— Begin Dataset excerpt —

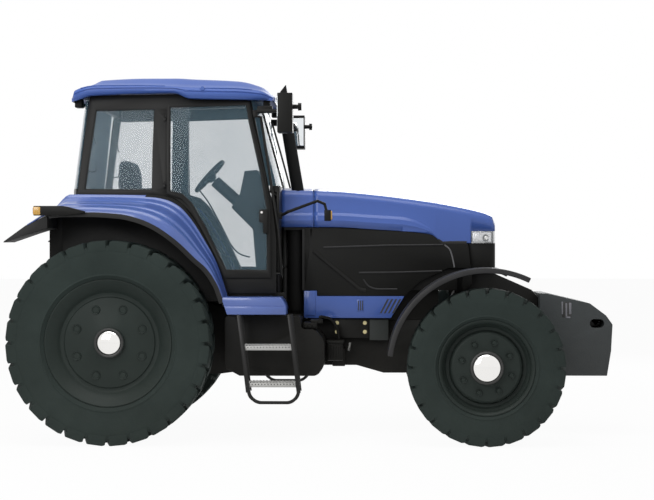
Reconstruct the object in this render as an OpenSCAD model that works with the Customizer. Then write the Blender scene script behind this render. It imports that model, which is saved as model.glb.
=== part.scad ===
// Four-wheel-drive row-crop tractor with a closed cab, a one-piece hood and a front ballast block.
// Millimetres. +X is forward, +Y is the tractor's left, +Z is up.
// The origin is on the ground, halfway along the machine and on its centre line.

/* [Wheels] */
// Distance between the rear and front axles
wheelbase = 3300; // [3250:10:3350]
// Radius of a rear tyre, to the tips of its lugs
rear_tyre_r = 900; // [880:5:910]
// Width of a rear tyre
rear_tyre_w = 470; // [440:5:480]
// Distance between the middles of the rear tyres
rear_track = 1900; // [1890:5:1930]
// Radius of a rear rim, to the edge of its flange
rear_rim_r = 558; // [540:1:570]
// Radius of a front tyre, to the tips of its lugs
front_tyre_r = 690; // [675:5:700]
// Width of a front tyre
front_tyre_w = 380; // [350:5:390]
// Distance between the middles of the front tyres
front_track = 1940; // [1930:5:1970]
// Radius of a front rim, to the edge of its flange
front_rim_r = 420; // [405:1:430]
// Lugs on each side of a rear tyre
rear_lugs = 28; // [22:1:30]
// Lugs on each side of a front tyre
front_lugs = 24; // [18:1:26]
// Height of a lug above the tyre's casing
lug_h = 42; // [30:1:48]
// Radius of the shaft that a wheel turns on
shaft_r = 70; // [60:1:75]

/* [Front axle] */
// Distance of a kingpin from the middle of its wheel, towards the centre line
kingpin_offset = 210; // [205:1:215]
// Radius of a kingpin
kingpin_r = 30; // [24:1:36]
// Radius of the axle tube
axle_tube_r = 85; // [70:1:95]
// Radius of the outside of a front fender
front_fender_r = 868; // [860:1:880]
// Width of a front fender
front_fender_w = 395; // [370:5:400]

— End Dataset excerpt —

> [What to produce]: Reproduce each line of the material above precisely.

> [Task solution]:
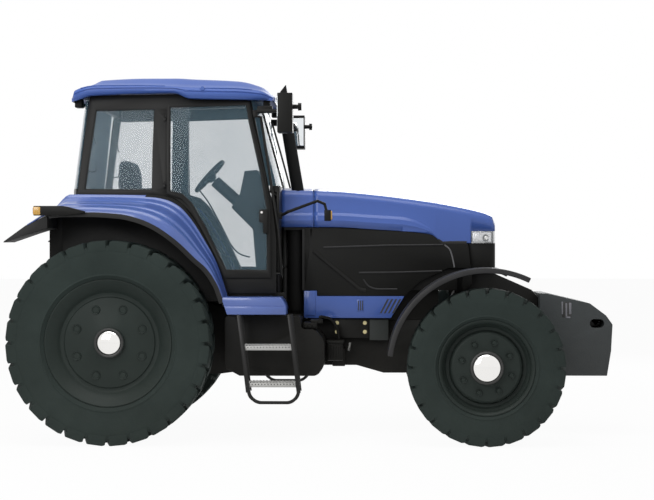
Reconstruct the object in this render as an OpenSCAD model that works with the Customizer. Then write the Blender scene script behind this render. It imports that model, which is saved as model.glb.
=== part.scad ===
// Four-wheel-drive row-crop tractor with a closed cab, a one-piece hood and a front ballast block.
// Millimetres. +X is forward, +Y is the tractor's left, +Z is up.
// The origin is on the ground, halfway along the machine and on its centre line.

/* [Wheels] */
// Distance between the rear and front axles
wheelbase = 3300; // [3250:10:3350]
// Radius of a rear tyre, to the tips of its lugs
rear_tyre_r = 900; // [880:5:910]
// Width of a rear tyre
rear_tyre_w = 470; // [440:5:480]
// Distance between the middles of the rear tyres
rear_track = 1900; // [1890:5:1930]
// Radius of a rear rim, to the edge of its flange
rear_rim_r = 558; // [540:1:570]
// Radius of a front tyre, to the tips of its lugs
front_tyre_r = 690; // [675:5:700]
// Width of a front tyre
front_tyre_w = 380; // [350:5:390]
// Distance between the middles of the front tyres
front_track = 1940; // [1930:5:1970]
// Radius of a front rim, to the edge of its flange
front_rim_r = 420; // [405:1:430]
// Lugs on each side of a rear tyre
rear_lugs = 28; // [22:1:30]
// Lugs on each side of a front tyre
front_lugs = 24; // [18:1:26]
// Height of a lug above the tyre's casing
lug_h = 42; // [30:1:48]
// Radius of the shaft that a wheel turns on
shaft_r = 70; // [60:1:75]

/* [Front axle] */
// Distance of a kingpin from the middle of its wheel, towards the centre line
kingpin_offset = 210; // [205:1:215]
// Radius of a kingpin
kingpin_r = 30; // [24:1:36]
// Radius of the axle tube
axle_tube_r = 85; // [70:1:95]
// Radius of the outside of a front fender
front_fender_r = 868; // [860:1:880]
// Width of a front fender
front_fender_w = 395; // [370:5:400]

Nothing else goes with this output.